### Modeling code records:
────

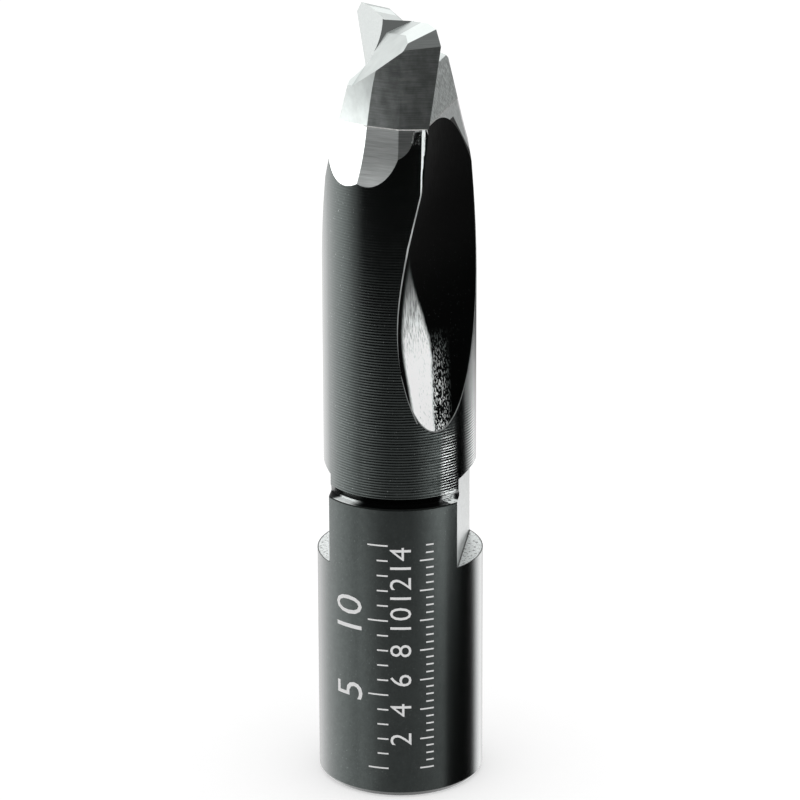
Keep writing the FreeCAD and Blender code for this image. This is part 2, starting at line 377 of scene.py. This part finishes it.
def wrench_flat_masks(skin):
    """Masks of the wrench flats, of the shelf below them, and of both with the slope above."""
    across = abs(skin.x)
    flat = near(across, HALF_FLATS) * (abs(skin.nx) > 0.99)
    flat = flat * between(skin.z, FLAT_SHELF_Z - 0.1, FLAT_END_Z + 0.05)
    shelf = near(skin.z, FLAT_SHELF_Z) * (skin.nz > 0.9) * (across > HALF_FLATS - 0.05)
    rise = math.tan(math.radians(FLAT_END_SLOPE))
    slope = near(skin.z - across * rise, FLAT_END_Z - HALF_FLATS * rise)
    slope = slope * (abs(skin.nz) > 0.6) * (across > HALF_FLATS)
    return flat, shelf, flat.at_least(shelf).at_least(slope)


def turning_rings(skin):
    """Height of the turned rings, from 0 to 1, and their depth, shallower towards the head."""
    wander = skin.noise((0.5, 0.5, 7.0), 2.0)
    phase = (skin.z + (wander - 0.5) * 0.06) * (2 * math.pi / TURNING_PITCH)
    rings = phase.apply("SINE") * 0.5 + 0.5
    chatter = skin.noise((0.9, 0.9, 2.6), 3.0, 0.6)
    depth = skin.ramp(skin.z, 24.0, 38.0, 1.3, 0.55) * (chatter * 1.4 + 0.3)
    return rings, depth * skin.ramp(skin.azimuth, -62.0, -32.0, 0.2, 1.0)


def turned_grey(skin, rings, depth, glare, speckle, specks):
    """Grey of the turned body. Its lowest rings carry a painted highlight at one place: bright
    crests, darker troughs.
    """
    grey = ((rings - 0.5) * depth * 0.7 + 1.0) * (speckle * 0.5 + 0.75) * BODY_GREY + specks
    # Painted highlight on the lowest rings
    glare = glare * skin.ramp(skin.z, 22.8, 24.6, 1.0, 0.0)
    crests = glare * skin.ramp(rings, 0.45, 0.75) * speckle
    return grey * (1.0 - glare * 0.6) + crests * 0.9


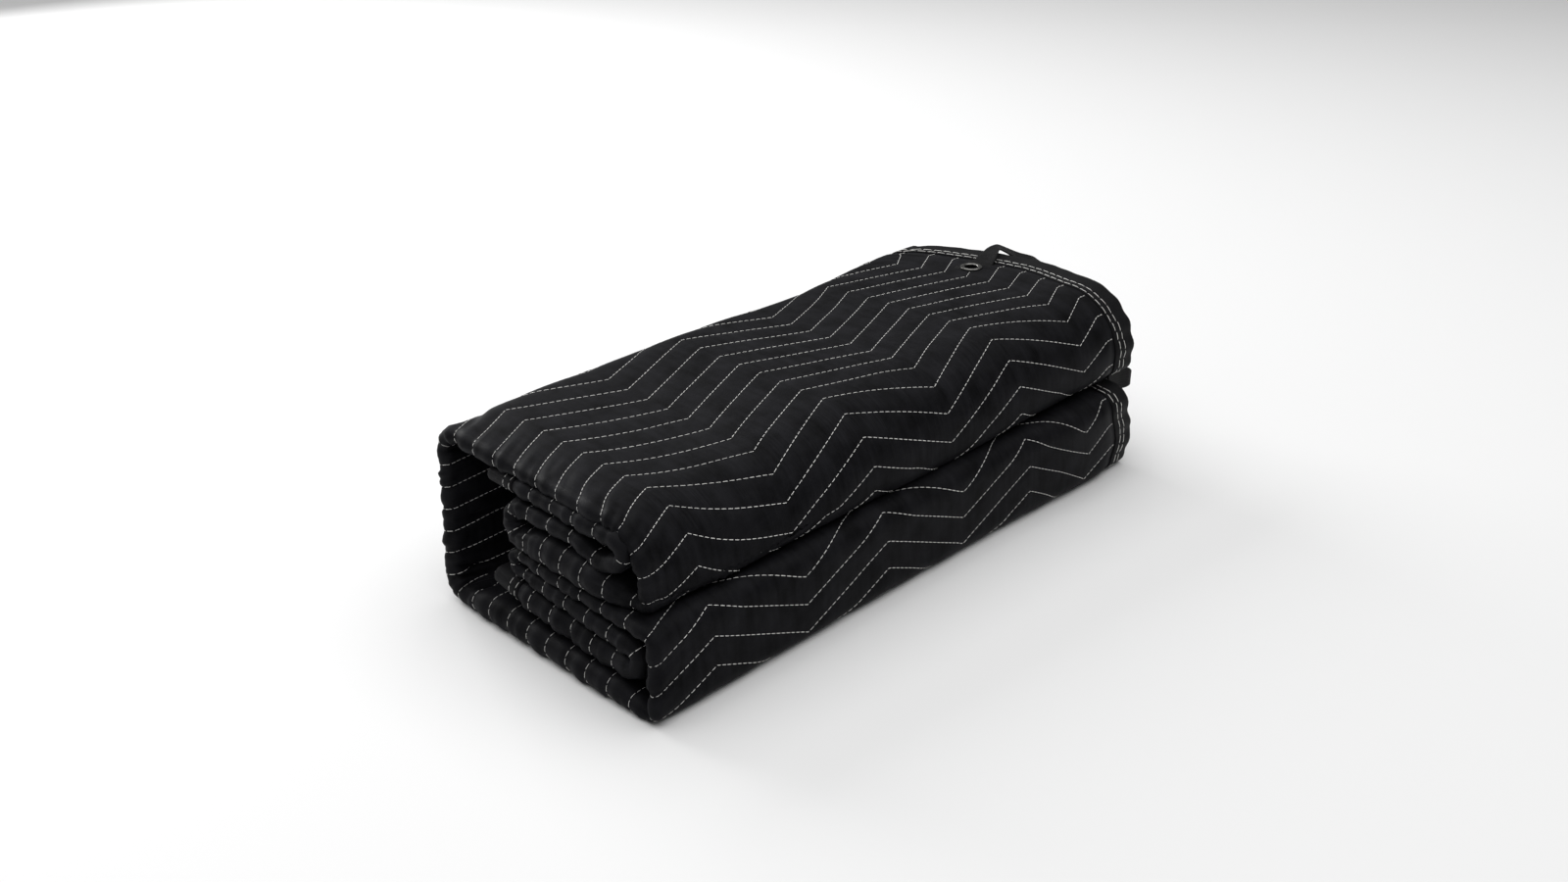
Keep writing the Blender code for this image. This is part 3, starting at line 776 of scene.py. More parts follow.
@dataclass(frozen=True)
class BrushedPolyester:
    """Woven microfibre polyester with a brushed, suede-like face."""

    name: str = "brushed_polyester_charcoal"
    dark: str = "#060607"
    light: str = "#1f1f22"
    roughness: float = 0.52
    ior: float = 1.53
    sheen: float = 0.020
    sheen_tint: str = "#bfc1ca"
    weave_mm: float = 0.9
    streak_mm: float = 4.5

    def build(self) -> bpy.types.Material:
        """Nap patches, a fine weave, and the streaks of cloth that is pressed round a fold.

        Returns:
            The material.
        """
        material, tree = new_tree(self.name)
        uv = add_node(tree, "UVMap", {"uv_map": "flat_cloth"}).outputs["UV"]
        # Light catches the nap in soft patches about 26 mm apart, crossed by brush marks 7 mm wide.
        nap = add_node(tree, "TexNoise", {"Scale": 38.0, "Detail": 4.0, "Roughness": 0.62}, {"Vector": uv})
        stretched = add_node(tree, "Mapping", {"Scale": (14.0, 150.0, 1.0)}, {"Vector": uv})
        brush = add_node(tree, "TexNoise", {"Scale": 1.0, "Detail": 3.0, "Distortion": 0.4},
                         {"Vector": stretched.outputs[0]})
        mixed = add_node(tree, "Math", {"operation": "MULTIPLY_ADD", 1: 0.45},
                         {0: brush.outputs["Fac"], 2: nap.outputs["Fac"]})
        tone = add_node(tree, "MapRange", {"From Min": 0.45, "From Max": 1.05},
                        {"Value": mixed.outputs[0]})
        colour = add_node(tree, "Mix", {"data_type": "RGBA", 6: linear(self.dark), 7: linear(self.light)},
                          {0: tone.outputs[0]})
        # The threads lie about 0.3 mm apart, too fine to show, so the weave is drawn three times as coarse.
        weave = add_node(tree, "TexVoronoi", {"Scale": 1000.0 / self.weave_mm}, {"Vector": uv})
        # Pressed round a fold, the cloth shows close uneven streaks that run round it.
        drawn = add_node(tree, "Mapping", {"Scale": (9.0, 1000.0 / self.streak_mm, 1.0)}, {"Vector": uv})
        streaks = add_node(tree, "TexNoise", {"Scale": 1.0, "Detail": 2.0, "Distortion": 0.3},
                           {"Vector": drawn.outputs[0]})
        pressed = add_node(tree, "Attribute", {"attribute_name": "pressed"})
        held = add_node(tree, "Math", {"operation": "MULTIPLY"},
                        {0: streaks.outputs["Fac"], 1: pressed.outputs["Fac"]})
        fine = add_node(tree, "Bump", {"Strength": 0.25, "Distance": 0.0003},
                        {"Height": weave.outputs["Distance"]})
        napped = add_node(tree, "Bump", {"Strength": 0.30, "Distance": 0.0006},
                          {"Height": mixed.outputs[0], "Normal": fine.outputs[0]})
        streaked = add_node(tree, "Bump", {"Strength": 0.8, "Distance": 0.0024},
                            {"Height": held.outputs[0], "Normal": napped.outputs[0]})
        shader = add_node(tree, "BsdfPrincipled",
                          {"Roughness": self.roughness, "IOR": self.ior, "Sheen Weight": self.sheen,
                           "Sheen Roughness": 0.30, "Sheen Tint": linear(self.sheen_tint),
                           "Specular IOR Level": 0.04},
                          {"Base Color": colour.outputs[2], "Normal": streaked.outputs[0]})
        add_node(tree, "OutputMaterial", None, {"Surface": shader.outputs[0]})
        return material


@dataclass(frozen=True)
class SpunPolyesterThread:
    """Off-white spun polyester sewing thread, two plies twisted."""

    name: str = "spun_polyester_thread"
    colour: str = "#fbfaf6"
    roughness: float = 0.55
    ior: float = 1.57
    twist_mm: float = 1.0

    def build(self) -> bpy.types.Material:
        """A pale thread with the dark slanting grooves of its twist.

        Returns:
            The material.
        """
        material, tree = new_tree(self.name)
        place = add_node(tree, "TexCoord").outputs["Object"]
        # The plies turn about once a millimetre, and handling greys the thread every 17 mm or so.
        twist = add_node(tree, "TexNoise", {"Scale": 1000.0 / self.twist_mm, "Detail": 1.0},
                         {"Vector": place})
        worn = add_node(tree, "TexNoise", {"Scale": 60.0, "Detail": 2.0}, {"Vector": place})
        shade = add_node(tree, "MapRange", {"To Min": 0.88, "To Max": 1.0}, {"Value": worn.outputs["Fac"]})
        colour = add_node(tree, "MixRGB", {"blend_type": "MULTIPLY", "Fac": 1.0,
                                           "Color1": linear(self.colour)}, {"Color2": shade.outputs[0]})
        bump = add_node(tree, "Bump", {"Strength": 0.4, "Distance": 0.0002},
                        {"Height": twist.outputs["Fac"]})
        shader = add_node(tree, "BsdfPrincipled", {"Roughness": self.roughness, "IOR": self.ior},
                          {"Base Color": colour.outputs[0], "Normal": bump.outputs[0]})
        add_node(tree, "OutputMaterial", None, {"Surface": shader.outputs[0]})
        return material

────

The first line of the records and every line down to the line with "streak_mm: float = 4.5" must be quoted exactly; leave out all else.

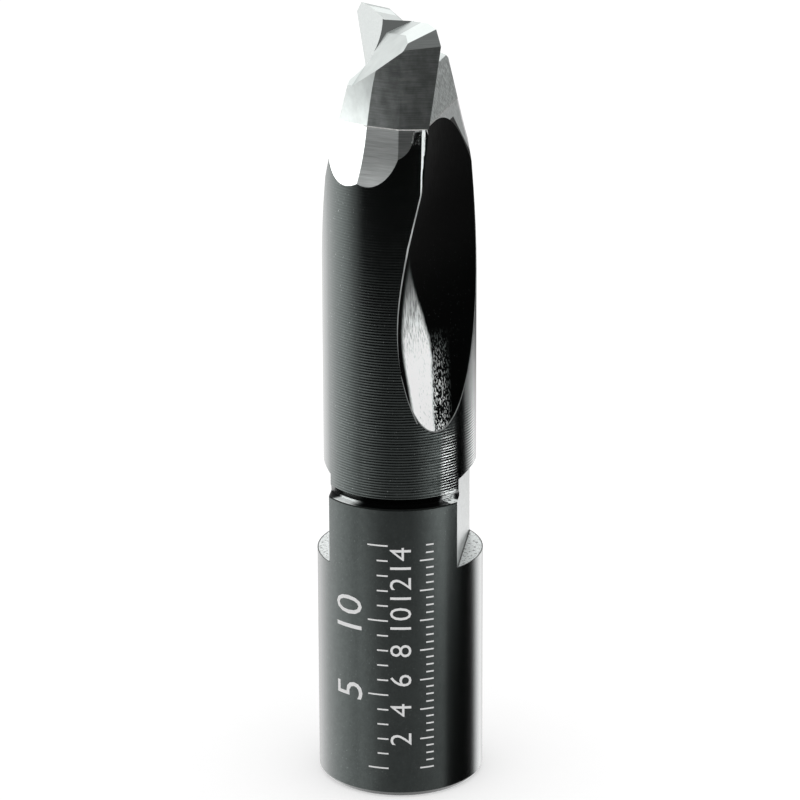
Keep writing the FreeCAD and Blender code for this image. This is part 2, starting at line 377 of scene.py. This part finishes it.
def wrench_flat_masks(skin):
    """Masks of the wrench flats, of the shelf below them, and of both with the slope above."""
    across = abs(skin.x)
    flat = near(across, HALF_FLATS) * (abs(skin.nx) > 0.99)
    flat = flat * between(skin.z, FLAT_SHELF_Z - 0.1, FLAT_END_Z + 0.05)
    shelf = near(skin.z, FLAT_SHELF_Z) * (skin.nz > 0.9) * (across > HALF_FLATS - 0.05)
    rise = math.tan(math.radians(FLAT_END_SLOPE))
    slope = near(skin.z - across * rise, FLAT_END_Z - HALF_FLATS * rise)
    slope = slope * (abs(skin.nz) > 0.6) * (across > HALF_FLATS)
    return flat, shelf, flat.at_least(shelf).at_least(slope)


def turning_rings(skin):
    """Height of the turned rings, from 0 to 1, and their depth, shallower towards the head."""
    wander = skin.noise((0.5, 0.5, 7.0), 2.0)
    phase = (skin.z + (wander - 0.5) * 0.06) * (2 * math.pi / TURNING_PITCH)
    rings = phase.apply("SINE") * 0.5 + 0.5
    chatter = skin.noise((0.9, 0.9, 2.6), 3.0, 0.6)
    depth = skin.ramp(skin.z, 24.0, 38.0, 1.3, 0.55) * (chatter * 1.4 + 0.3)
    return rings, depth * skin.ramp(skin.azimuth, -62.0, -32.0, 0.2, 1.0)


def turned_grey(skin, rings, depth, glare, speckle, specks):
    """Grey of the turned body. Its lowest rings carry a painted highlight at one place: bright
    crests, darker troughs.
    """
    grey = ((rings - 0.5) * depth * 0.7 + 1.0) * (speckle * 0.5 + 0.75) * BODY_GREY + specks
    # Painted highlight on the lowest rings
    glare = glare * skin.ramp(skin.z, 22.8, 24.6, 1.0, 0.0)
    crests = glare * skin.ramp(rings, 0.45, 0.75) * speckle
    return grey * (1.0 - glare * 0.6) + crests * 0.9


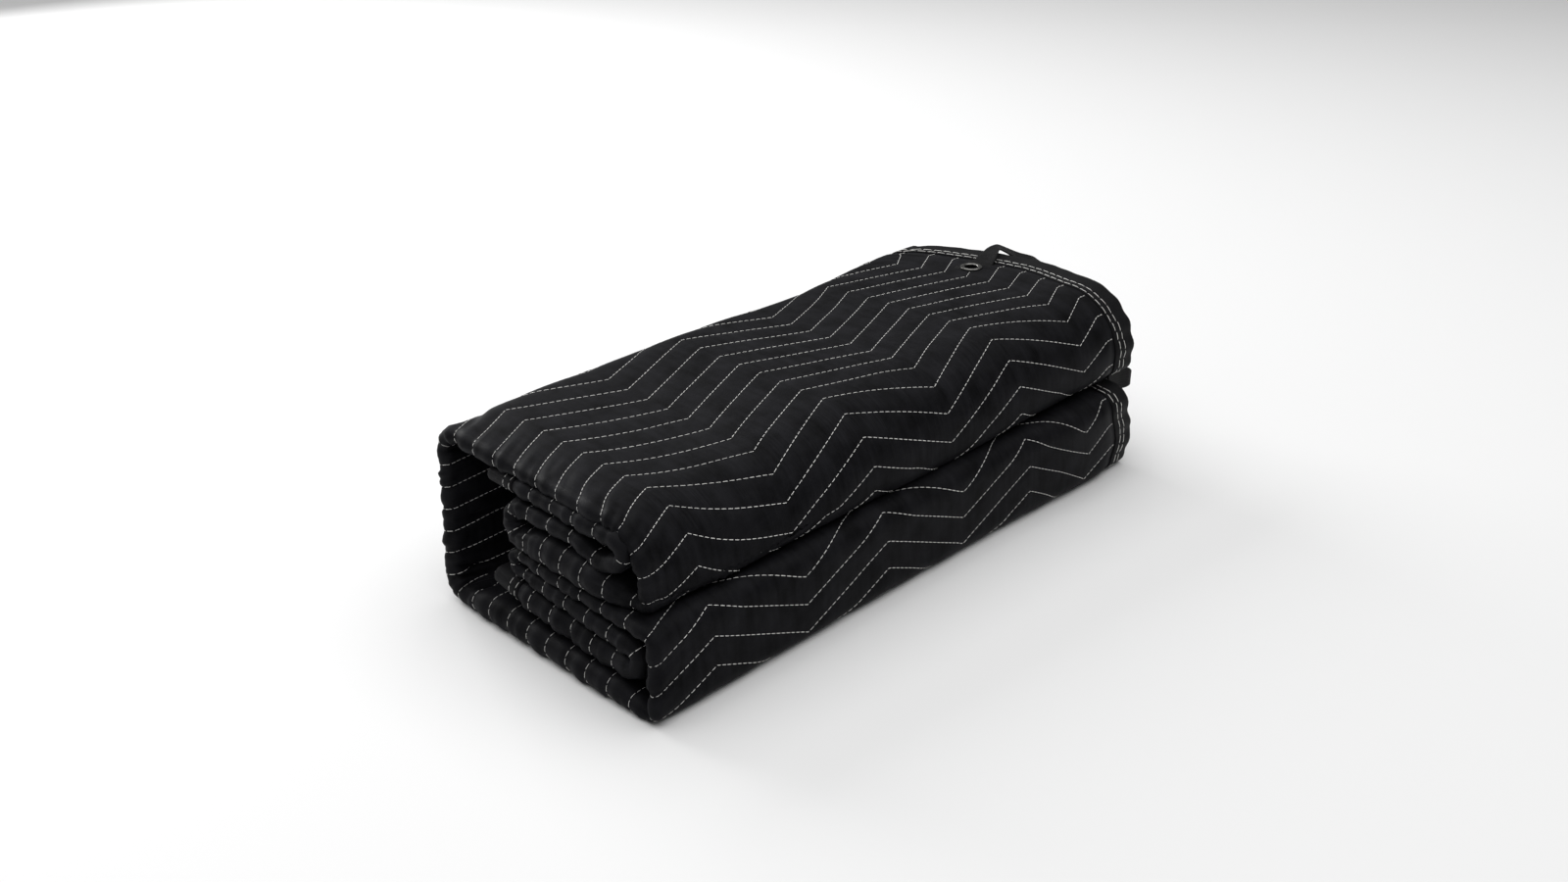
Keep writing the Blender code for this image. This is part 3, starting at line 776 of scene.py. More parts follow.
@dataclass(frozen=True)
class BrushedPolyester:
    """Woven microfibre polyester with a brushed, suede-like face."""

    name: str = "brushed_polyester_charcoal"
    dark: str = "#060607"
    light: str = "#1f1f22"
    roughness: float = 0.52
    ior: float = 1.53
    sheen: float = 0.020
    sheen_tint: str = "#bfc1ca"
    weave_mm: float = 0.9
    streak_mm: float = 4.5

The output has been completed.